Let’s say that you ask a woman, “What are you doing Thursday night?” She responds, “I’m hitting the gym, then going home.” If you’re trying to get a date with her, you haven’t asked for what you wanted nor have you given her a clear indication of what you want. She might think that you want a favor. Or maybe you are just making small talk. Or maybe you want to join her at the gym. “What are you going Thursday night?” is a far leap from “Will you go out with me.” If you want her to go out with you, make a clear request so that no one is guessing what you want.

Wait for the Answer

Sometimes people think they already know the answer. Sometimes they are afraid of the answer. Or maybe they are thinking ahead to the next question so they keep talking before the other speaker finishes. When you ask someone a question, you’re asking for his attention. If he gives it to you, it’s a gift. Allow him to give it to you. If the answer isn’t important enough to listen to, perhaps you shouldn’t ask the question.

Sometimes the querent speaks because the responder pauses. Wait. Let him gather his thoughts. If he doesn’t know, give him space to say that he doesn’t know. Perhaps he needs to gather courage to say what he needs to say. Don’t rush to fill up the empty space. Give him space to respond. This can lead to a deeper understanding and feeling that you care about what’s being said.

Be Sure You Are Approaching the Right Person

If I want to know how my friend feels, asking his mother may not get me the right answer. If I want to know how much a diamond is worth, I probably don’t want to ask my next door neighbor. Whether it’s subjective or objective information that you want, it matters who you ask. Be sure to ask the person who can give you the information that you seek.

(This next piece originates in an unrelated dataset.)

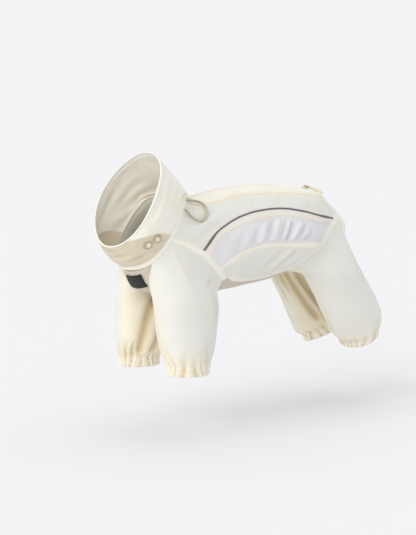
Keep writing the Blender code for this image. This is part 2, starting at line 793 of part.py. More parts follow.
def make_hood():
    """Two side panels, the seam tape between them, the throat collar and the rim binding."""
    bottom = [(0.0, p.turn) for p in neck]
    levels = neck_at[4] - neck_at[1]
    collar = [tuple(p) for p in through([bottom[neck_at[4]], *COLLAR_LINE, RIM_CORNER], levels)]
    first = bottom[neck_at[1]][1]
    rim = [(HOOD_EDGE, turn) for turn in np.linspace(first, RIM_CORNER[1], levels + 1)]
    spine = [(level, first) for level in np.linspace(0, HOOD_EDGE, levels + 1)]
    rows = patch(rim, bottom[neck_at[1] : neck_at[4] + 1], spine[::-1], collar[::-1])
    pair("hood_side", *on_hood(rows), SHELL)
    strip = [spine, [(level, -turn) for level, turn in spine]]
    wall("hood_seam_tape", *on_hood(strip), CREAM, **TAPE)
    throat_low = bottom[neck_at[4] :] + mirrored(bottom[-2 : neck_at[4] - 1 : -1])
    flank = collar[1:]
    steps = len(throat_low) - 2 * len(flank) + 2
    middle = [(HOOD_EDGE, turn) for turn in np.linspace(RIM_CORNER[1], 360 - RIM_CORNER[1], steps)]
    throat_top = flank + middle[1:-1] + mirrored(flank)[::-1]
    ends = [collar[1], tuple((np.array(collar[1]) + collar[0]) / 2), collar[0]]
    rows = patch(throat_top, throat_low, ends, mirrored(ends))
    wall("throat_collar", *on_hood(rows), CREAM)
    around = rim[:-1] + middle + mirrored(rim[:-1])[::-1]
    edge = [(1.0, turn) for _, turn in around]
    wall("hood_rim_binding", *on_hood([edge, around]), CREAM, closed=True, **TAPE)


def add_tube(name, route, diameter, finish):
    """A cord along a smooth route."""
    marks = np.array(route, float)
    run = np.concatenate([[0], np.cumsum(np.linalg.norm(np.diff(marks, axis=0), axis=1))])
    rows = np.column_stack([run, marks])
    curve = bpy.data.curves.new(name, "CURVE")
    curve.dimensions = "3D"
    curve.bevel_depth = diameter / 2 * MM
    curve.bevel_resolution = (CORD_SIDES - 4) // 2
    curve.use_fill_caps = True
    spline = curve.splines.new("POLY")
    steps = int(run[-1] / (CORD_STEP * diameter))
    spline.points.add(steps)
    for point, d in zip(spline.points, np.linspace(0, run[-1], steps + 1)):
        point.co = (*(row_at(rows, d)[1:] * MM), 1)
    add_data(name, curve, finish)


def finished(bm):
    """The mesh of a bmesh that was made in millimetres, with its faces outwards."""
    bmesh.ops.scale(bm, vec=(MM, MM, MM), verts=bm.verts)
    bmesh.ops.recalc_face_normals(bm, faces=bm.faces)
    mesh = bpy.data.meshes.new("piece")
    bm.to_mesh(mesh)
    bm.free()
    mesh.shade_smooth()
    mesh.set_sharp_from_angle(angle=SHARP)
    return mesh


def put(thing, centre, axes):
    """Place an object at a point in millimetres, with its X, Y and Z along the given axes."""
    turn = Matrix([[float(c) for c in axis] for axis in axes]).transposed()
    thing.matrix_world = Matrix.Translation(Vector([float(c) * MM for c in centre])) @ turn.to_4x4()


def add_snap(name, seat, normal):
    """A closed snap cap with a low dome, its back on the cloth."""
    bm = bmesh.new()
    bmesh.ops.create_cone(
        bm, cap_ends=True, segments=SNAP_SIDES, radius1=SNAP_RADIUS, radius2=SNAP_RADIUS, depth=SNAP_RIM
    )
    top = max(bm.faces, key=lambda face: face.calc_center_median().z)
    bmesh.ops.inset_region(bm, faces=[top], thickness=SNAP_RADIUS / 3, depth=SNAP_DOME)
    side = unit(np.cross(normal, (0.0, 0.0, 1.0)))
    cap = add_data(name, finished(bm), CREAM)
    put(cap, seat + normal * SNAP_RIM / 2, (side, np.cross(normal, side), normal))


def bridge_mesh():
    """The slider's arch, along the zip, with its feet sunk in the slider's body."""
    reach, bar, foot = BRIDGE_SPAN / 2, BRIDGE_BAR, -SLIDER[2] / 2
    low, high = BRIDGE_OPENING, BRIDGE_OPENING + BRIDGE_BAR
    outline = (
        (-reach, foot), (-reach, high), (reach, high), (reach, foot),
        (reach - bar, foot), (reach - bar, low), (bar - reach, low), (bar - reach, foot),
    )
    bm = bmesh.new()
    face = bm.faces.new([bm.verts.new((x, -BRIDGE_WIDTH / 2, z)) for x, z in outline])
    more = bmesh.ops.extrude_face_region(bm, geom=[face])["geom"]
    moved = [part for part in more if isinstance(part, bmesh.types.BMVert)]
    bmesh.ops.translate(bm, vec=(0, BRIDGE_WIDTH, 0), verts=moved)
    return finished(bm)


def stadium(low, high, half_width):
    """Points round a slot shape with round ends, from low to high along x."""
    points = []
    for k in range(PULL_SIDES):
        angle = 2 * math.pi * (k + 0.5) / PULL_SIDES
        centre = high - half_width if math.cos(angle) > 0 else low + half_width
        points.append((centre + half_width * math.cos(angle), half_width * math.sin(angle)))
    return points


def pull_mesh():
    """A flat tab with a slot for the slider's bridge. Its origin is the middle of its crossbar."""
    head = -PULL_CROSSBAR / 2
    outer = stadium(head, head + PULL_LENGTH, PULL_WIDTH / 2)
    inner = stadium(-head, PULL_SLOT[0], PULL_SLOT[1] / 2)
    bm = bmesh.new()
    rings = [
        [bm.verts.new((x, y, z)) for x, y in outline]
        for outline, z in (
            (outer, PULL_THICKNESS / 2), (inner, PULL_THICKNESS / 2),
            (inner, -PULL_THICKNESS / 2), (outer, -PULL_THICKNESS / 2),
        )
    ]
    for ring, following in zip(rings, rings[1:] + rings[:1]):
        for k in range(PULL_SIDES):
            n = (k + 1) % PULL_SIDES
            bm.faces.new((ring[k], ring[n], following[n], following[k]))
    return finished(bm)


def make_zip_slider():
    """Slider with its bridge, on the zip chain, and the pull that swings in the bridge."""
    along = unit(body_point((SLIDER_BACK + 3, 0)) - body_point((SLIDER_BACK - 3, 0)))
    across = np.array([0.0, 1.0, 0.0])
    up = np.cross(along, across)
    top = body_point((SLIDER_BACK, 0)) + up * (WALL / 2 + CHAIN_RISE + SEAM_GAP + SLIDER[2])
    bm = bmesh.new()
    bmesh.ops.create_cube(bm, size=1.0, matrix=Matrix.Diagonal((*SLIDER, 1.0)))
    slider = add_data("zip_slider", finished(bm), STEEL)
    put(slider, top - up * SLIDER[2] / 2, (along, across, up))
    edge = slider.modifiers.new("edge", "BEVEL")
    edge.width = SLIDER_EDGE * MM
    edge.segments = 1
    bridge = add_data("bridge", bridge_mesh(), STEEL)
    put(bridge, top, (along, across, up))
    bridge.hide_render = True
    bridge.display_type = "WIRE"
    join = slider.modifiers.new("bridge", "BOOLEAN")
    join.operation = "UNION"
    join.object = bridge
    tilt = math.radians(PULL_TILT)
    way = np.array([math.cos(tilt), 0.0, -math.sin(tilt)])
    pull = add_data("zip_pull", pull_mesh(), CREAM)
    put(pull, top + up * BRIDGE_OPENING / 2, (way, across, np.cross(way, across)))


def make_trim():
    """Label, snaps and nape cord."""
    backs = np.linspace(*LABEL_BACKS, LABEL_COUNTS[0] + 1)
    turns = np.linspace(*LABEL_TURNS, LABEL_COUNTS[1] + 1)
    rows = [[Place(back, turn) for turn in turns] for back in backs]
    wall("chest_label", *on_body(rows), BLACK, outer=LABEL_LIFT[1], inner=-LABEL_LIFT[0])
    for number, (level, turn) in enumerate(SNAPS):
        for suffix, spot in (("left", (level, turn)), ("right", (level, 360 - turn))):
            normal = hood_normal(spot)
            add_snap(f"snap_{number + 1}_{suffix}", hood_point(spot) + normal * (WALL / 2 + SNAP_GAP), normal)
    route = [body_point(row[:2]) + body_normal(row[:2]) * row[2] for row in CORD_ROUTE]
    add_tube("nape_cord", route, CORD_DIAMETER, BRAID)


def main():
    """Clear the scene and build every piece."""
    for thing in list(bpy.data.objects):
        bpy.data.objects.remove(thing, do_unlink=True)
    make_back()
    make_side()
    make_underside()
    make_tapes()
    make_legs()
    make_hood()
    make_zip_slider()
    make_trim()


main()
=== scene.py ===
"""Dog bodysuit with a raised hood: the dressed garment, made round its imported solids.

+Z up, head to -X, wearer's left to -Y, origin at the withers. Tables are in millimetres and
degrees, meshes in metres. A place on the body is (back, turn): back runs along the spine from
the withers, turn from 0 at the spine over the left side to 180 at the belly. A place on the hood
is (level, turn), from 0 at the neck seam to 1 at the face opening. A place on a sleeve or leg is
(angle, height): 0 at the tail side, 90 outside, 180 at the head side.
"""

import logging
import math
from collections.abc import Callable, Iterable, Sequence
from dataclasses import dataclass, field
from enum import Enum
from typing import Any, ClassVar, NamedTuple

import bmesh
import bpy
import numpy as np
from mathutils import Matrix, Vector, noise

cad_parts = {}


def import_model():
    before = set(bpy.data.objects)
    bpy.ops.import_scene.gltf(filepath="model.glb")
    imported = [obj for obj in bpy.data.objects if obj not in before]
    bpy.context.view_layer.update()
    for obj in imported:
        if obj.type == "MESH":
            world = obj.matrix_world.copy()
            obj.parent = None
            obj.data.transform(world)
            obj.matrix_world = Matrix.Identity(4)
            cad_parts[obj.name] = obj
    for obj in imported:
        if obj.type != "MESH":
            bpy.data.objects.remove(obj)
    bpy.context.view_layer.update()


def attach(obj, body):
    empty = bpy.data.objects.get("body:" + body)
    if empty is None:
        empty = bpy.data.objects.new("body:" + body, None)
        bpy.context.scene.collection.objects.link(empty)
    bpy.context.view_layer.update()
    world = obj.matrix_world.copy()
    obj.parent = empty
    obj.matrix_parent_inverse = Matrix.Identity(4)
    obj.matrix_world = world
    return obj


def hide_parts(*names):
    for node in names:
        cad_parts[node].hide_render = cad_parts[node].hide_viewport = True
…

Don’t Ask Yes or No Questions

Yes and no are complete sentences. Sometimes that’s all you want to know. When you ask questions beginning with who, where, when, why, how, should, or could you’re more likely to get a more complete answer. For example, if you were trying to get to know someone, which question do you think would generate more knowledge and insight. A: Do you like music? or B: What do you think about Lady Gaga’s Super Bowl show?

Use Follow Up Questions

Use your first question to engage interest. Subsequent questions are for deepening connection or understanding. This works whether you are getting to know your new boss, flirting, or trying to get  sale. You have to have rapport. Ask something like “What do you mean by that?” or “Can you give me an example?” Just be sure that you ask with an open voice and posture so that it doesn’t come across as an interrogation.

Ask Neutral Questions

If you come across like you know the answer, you will dissuade someone from giving you their truth. Or perhaps you will color their response. Either way, that’s not what you want, is it? If you are looking for their real feelings or data, ask for that. “Don’t you think Robert Downey Jr. is the best actor ever?” and “What’s your favorite dish? Spaghetti or lasagna?” both contain subtle pressure to agree or conform. Neither of these gives you accurate information or connection.

Stay in the Moment

Allow what happened a second ago to dictate what is happening now. When both parties are present, conversation flows. We all enjoy this flow. It makes us feel understood and connected. When we jump ahead or get caught up in the past, it ruins the now and can make conversation awkward.

Keep Questions To One Sentence

There is nothing more confusing than a ramble. It’s hard to follow an explanation, followed by a question that is interspersed with musings. Now sometimes that is how being in the moment spills out. It’s not always neat and pretty. If that’s the case, your next question could be, “Could you help me clarify my thoughts?” If the response is yes, then go ahead and ramble. So ramble, get clear, and then ask what you want to know. This can actually be really fun.

So what makes a fantastic question fantastic?

  • gets you the information that you want
  • reduces confusion
  • can reveal more data than you bargained for
  • can uncover context that you didn’t have before and maybe didn’t know to ask for
  • it deepens the rapport
  • leaves both parties feeling affirmed

When you learn how to ask fantastic questions, you’re actually doing a lot of different skills well. You’re being mindful, a good listener, an effective communicator, and a skilled leader. These things can help you to get along better, perform more effectively, feel better understood, and feel more connected to other people. It’s a win/win for everyone.